The tumultuous Democratic National Convention in Chicago run by machine politicians as typified by its host, Mayor Richard Daley, produced Humphrey as the nominee. Street protests outside the hall degenerated into a violent police-riot due to Daley’s heavy hand and protest leaders’ belief that their crusade was about far more than a Democratic nominee or electoral politics but, rather, was to bring about a “revolution” (a word that today is similarly bandied about in ways that strip it of all meaning).
Years later, I would hear stories about those events from one their chief instigators and architects, my mentor in community organizing, Abbie Hoffman.
In public, Abbie was fond of saying, “I regret nothing!” Abbie was not into what today we call “apology tours” and they weren’t part of his playbook. But in private he warned me and other young people to learn also from his mistakes and those of the activists of his generation. Chicago, during that 1968 convention, had spun out of his or anybody’s control. By the 1980s, when other leaders of those protests had become either yuppie businessmen, New Age seekers, political candidates or tenured university academics, Abbie remained true to organizing. He had shifted his focus from tearing down institutions to building organization and public opinion from the bottom, up.

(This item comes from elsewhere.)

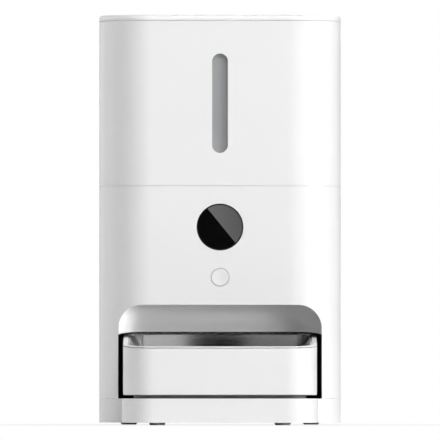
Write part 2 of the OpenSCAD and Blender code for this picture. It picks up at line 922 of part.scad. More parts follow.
// the funnel's solid: a sloping slab across the tank, drawn in to the neck
module funnel_form(inset, neck, lift) {
    hull() {
        difference() {
            intersection() {
                translate([0, 0, tank_low]) linear_extrude(far) body_plan(wall + inset, $fn = 32);
                below(y_wall, funnel_front + lift, funnel_slope);
            }
            below(y_wall, funnel_front + lift - 2, funnel_slope);
        }
        translate([0, wheel_y, z_funnel + lift / 2]) cylinder(r = neck, h = 1, $fn = 32);
    }
}

module tank_funnel() {
    color("gainsboro") difference() {
        union() {
            funnel_form(0, neck_r + 2, 0);
            translate([0, wheel_y, z_neck]) cylinder(r = neck_r, h = z_funnel + 1 - z_neck);
        }
        funnel_form(funnel_t, neck_r - neck_t, funnel_t);
        translate([0, wheel_y, z_neck - 1])
            cylinder(r = neck_r - neck_t, h = z_funnel + funnel_t - z_neck + 1);
    }
}

// ---------- lid ----------

module lid_panel() {
    w = body_w;
    d = body_d;
    r = corner_r;
    e = lid_edge_r;
    color("white") translate([0, y_mid, lid_low]) intersection() {
        union() {
            linear_extrude(lid_t - e) plan(w, d, r);
            linear_extrude(lid_t) plan(w - 2 * e, d - 2 * e, r - e);
            for (x = [-1, 1], y = [-1, 1])
                translate([x * (w / 2 - r), y * (d / 2 - r), lid_t - e])
                    rotate_extrude() translate([r - e, 0]) circle(r = e);
            for (x = [-1, 1]) translate([x * (w / 2 - e), 0, lid_t - e]) rotate([90, 0, 0])
                cylinder(r = e, h = d - 2 * r, center = true);
            for (y = [-1, 1]) translate([0, y * (d / 2 - e), lid_t - e]) rotate([0, 90, 0])
                cylinder(r = e, h = w - 2 * r, center = true);
        }
        block([-w, -d, 0], [w, d, lid_t]);
    }
}

module lid_frame() {
    inset = wall + plug_gap;
    low = lid_low - plug_h;
    color("gainsboro") {
        body_ring(low, lid_low, inset, inset + plug_t);
        // lips that hold the seal
        body_ring(low, seal_low, wall + skirt_gap, inset + slack);
        body_ring(seal_high, seal_high + seal_low - low, wall + skirt_gap, inset + slack);
        // stiffening ribs on both sides of the desiccant cup
        for (side = [-1, 1])
            translate([0, y_mid + side * (cup_r + lug_h + 2 * clear + 1), lid_low])
            translate([-body_w / 2 + inset + plug_t / 2, -1, -4])
                cube([body_w - 2 * inset - plug_t, 2, 4]);
        // collar with a bayonet groove for the cup
        translate([0, y_mid, lid_low]) difference() {
            rotate_extrude() difference() {
                translate([cup_r + clear, -plug_h]) square([lug_h + collar_t, plug_h]);
                translate([cup_r, -lug_drop - clear]) square([lug_h + clear, lug_t + 2 * clear]);
            }
            // ways in for the lugs
            for (a = [0:120:240]) rotate(a + lug_turn)
                block([cup_r - 1, -lug_w / 2 - clear, -plug_h - 1],
                      [cup_r + lug_h + clear, lug_w / 2 + clear, -lug_drop]);
        }
    }
}

module lid_seal() {
    color("lightgray") body_ring(seal_low, seal_high, wall + clear, wall + plug_gap);
}

module desiccant_cup() {
    low = lid_low - cup_h;
    color("whitesmoke") translate([0, y_mid, low]) difference() {
        union() {
            cylinder(r = cup_r, h = cup_h - clear);
            // bayonet lugs
            for (a = [0:120:240]) rotate(a) intersection() {
                translate([0, 0, cup_h - lug_drop]) cylinder(r = cup_r + lug_h, h = lug_t);
                translate([0, -lug_w / 2, 0]) cube([far, lug_w, cup_h]);
            }
        }
        translate([0, 0, cup_t]) cylinder(r = cup_r - cup_t, h = cup_h);
        // vents
        for (a = [0:30:330], r = [11, 19]) rotate(a + r * 2)
            translate([r, 0, -1]) cylinder(r = 1.6, h = 4);
        // finger bar
        for (side = [-1, 1]) translate([side * 3 - 1, -7, -1]) cube([2, 14, 4]);
    }
}

module desiccant_pack() {
    color("azure") translate([0, y_mid, lid_low - cup_h + cup_t])
        cylinder(r = cup_r - cup_t - 2 * clear, h = cup_h - 2 * cup_t);
}

// ---------- battery door ----------

module battery_door() {
    w = battery_w / 2 - clear;
    h = battery_h / 2 - clear;
    color("white") translate([battery_x, y_back, battery_z]) difference() {
        union() {
            block([-w, -wall, -h], [w, 0, h]);
            // frame that stands in the battery bay
            difference() {
                block([-w + 1, -wall - 3, -h + 1], [w - 1, -wall + slack, h - 1]);
                block([-w + 3, -wall - 4, -h + 3], [w - 3, -wall, h - 3]);
            }
        }
        // finger notch
        translate([0, 0, h]) rotate([0, 90, 0]) cylinder(r = 1.6, h = 22, center = true);
    }
}

base_shell();
base_plate();
rubber_feet();
base_screws();
main_housing();
bay_hood();
bay_liner();
bowl_pedestal();
tank_deck();
dispenser_barrel();
shaft_bushes();
food_chute();
chute_sensors();
gear_case();
feed_motor();
control_board();
window_bezel();
front_window();
camera_module();
button_board();
power_inlet();
battery_box();
battery_contacts();
feed_button();
paddle_hub();
wheel_paddles();
drive_gear();
motor_pinion();
bowl_tray();
tray_rim();
steel_bowl();
tank_shell();
tank_window();
tank_funnel();
lid_panel();
lid_frame();
lid_seal();
desiccant_cup();
desiccant_pack();
battery_door();
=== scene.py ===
"""Automatic pet feeder: finished pieces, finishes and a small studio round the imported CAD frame."""

import math

import bmesh
import bpy
from bpy.props import FloatProperty, FloatVectorProperty, PointerProperty
from bpy.types import Operator, Panel, PropertyGroup
from mathutils import Matrix, Vector


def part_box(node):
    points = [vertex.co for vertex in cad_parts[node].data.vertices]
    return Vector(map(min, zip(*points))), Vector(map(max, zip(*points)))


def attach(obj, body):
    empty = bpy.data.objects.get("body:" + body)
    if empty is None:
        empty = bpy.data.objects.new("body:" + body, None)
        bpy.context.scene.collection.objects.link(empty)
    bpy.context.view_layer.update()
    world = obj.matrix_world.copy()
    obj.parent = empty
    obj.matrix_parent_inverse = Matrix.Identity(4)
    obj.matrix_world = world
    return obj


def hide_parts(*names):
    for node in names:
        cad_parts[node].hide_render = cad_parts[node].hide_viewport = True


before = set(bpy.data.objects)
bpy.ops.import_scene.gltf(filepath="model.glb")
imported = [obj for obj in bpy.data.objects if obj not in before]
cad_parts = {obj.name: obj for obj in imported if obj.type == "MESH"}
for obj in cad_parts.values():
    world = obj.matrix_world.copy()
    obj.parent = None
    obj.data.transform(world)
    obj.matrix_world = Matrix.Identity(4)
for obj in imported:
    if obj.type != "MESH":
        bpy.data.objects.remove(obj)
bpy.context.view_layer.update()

bl_info = {
    "name": "Automatic Pet Feeder",
    "version": (1, 0, 0),
    "blender": (4, 5, 0),
    "location": "3D View > Sidebar > Feeder",
    "description": "Builds the visible pieces and finishes of an automatic pet feeder round its CAD frame",
    "category": "Object",
}

# Lengths are in metres.
QUARTER = math.pi / 2
SHARP = math.radians(32)  # an edge that turns further than this is rounded or stays sharp
LEVEL_FACE = 0.99  # least upright share of the normal of a level face
MERGE = 1e-6  # vertices closer than this are one
REACH = 0.4  # longer than anything here

# Fits and edges
SEAM = 0.0002  # seen between two shells
RUNNING_GAP = 0.0003  # between pieces that move past each other
EASED = 0.0003  # rounding of small edges
EDGE_STEPS = 3  # faces across each rounded edge
FRONT_CUT = 0.02  # how deep the openings in the housing's front are cut
ARCH_CUT = 0.0242  # how deep the arch is cut

# Finishes
GRAIN = 0.0006  # size of the grain in a mould
DRIFT = 0.012  # how far a plastic's colour wanders
BRUSHED = 40.0  # lines in a drawn metal, before they are stretched

BOWL_PROFILE = (  # how far down the bowl each step is, and its width and length there
    (0.006, 0.998, 0.9995), (0.016, 0.995, 0.9992), (0.05, 0.984, 0.999), (0.1, 0.968, 0.9988),
    (0.17, 0.946, 0.998), (0.26, 0.918, 0.9962), (0.37, 0.884, 0.991), (0.5, 0.846, 0.982),
    (0.64, 0.8, 0.962), (0.76, 0.75, 0.925), (0.86, 0.69, 0.875), (0.93, 0.625, 0.81),
    (0.975, 0.555, 0.735), (1.0, 0.46, 0.64), (1.0, 0.25, 0.35),
)
BOWL_CUTS = 23  # along each straight side of the bowl
BUTTON_DISH = ((0.0, 0.00045), (0.35, 0.0004), (0.6, 0.00022), (0.8, 0.00005))  # share of radius, depth

# Studio
MIDDLE = Vector((0, 0.02, 0.16))  # what the lamps look at
LAMP_REACH = 5.0  # from there to each lamp
# Name, azimuth and elevation in degrees, level of a white face turned to the lamp, width and height
LAMPS = (
    ("key_right", 62, 4, 0.46, (1.4, 1.0)),
    ("key_high", 40, 45, 0.30, (2.6, 2.6)),
    ("front_high", 0, 50, 0.39, (2.6, 2.6)),
    ("front_left", -30, 48, 0.06, (2.0, 2.0)),
    ("rear_left", -105, 10, 0.22, (2.6, 2.6)),
    ("back_left", -140, 10, 0.18, (2.6, 2.6)),
    ("rear_high", 160, 38, 0.26, (2.6, 2.6)),
    ("bowl_card_right", 17.4, 7, 0.030, (2.2, 1.7)),
    ("bowl_card_left", -16.7, 7, 0.011, (2.3, 1.7)),
)
BEAM_SPOT = Vector((-0.070, -0.0600, 0.0805))  # on the hood's left end
BEAM_TURN, BEAM_REACH = (80, 2), 0.3  # azimuth and elevation in degrees, and distance
BEAM_SIZE, BEAM_SPREAD = (0.020, 0.014), 4.0  # width and height, and spread in degrees
CARD = ((-0.0276, 0.0402), (0.035, -0.0366), (0.07, 0.0), (0.07, 0.07), (0.0, 0.07))
CARD_PLACE = (0, -22.5, 0.348)
CARD_FADE = (6.0, 0.0, 1.0)  # share of its level lost, per metre
FLOOR_REACH = 30.0
FLOOR_FADE = (0.25, 0.5)  # from the middle, where the seen floor turns white
FLOOR_WHITE = 0.82  # share of white under the feeder
SKY_RISE = (0.2, 0.5)  # sine of the elevations between which the mirrored ceiling rises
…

After Republican Richard Nixon defeated Humphrey in the 1968 elections, the Democratic Party entered an era of reform, including in how its nominee would be chosen. Delegates to the national convention would, going forward, be chosen by the voters in primaries or caucuses. Proportional representation – in place of winner-take-all primaries – would guarantee that minority populations would have fair representation in the process, too.
Think about it: Only twelve presidential campaigns in US history have allowed voters to directly choose the Democratic nominee. In two of those, incumbent Democrats Bill Clinton and Barack Obama, faced no serious primary challenge. Five of those nominations have produced a Democratic president. Five have produced candidates who lost to a Republican. And two produced Democratic nominees who won the popular vote nationwide but lost in the Electoral College math.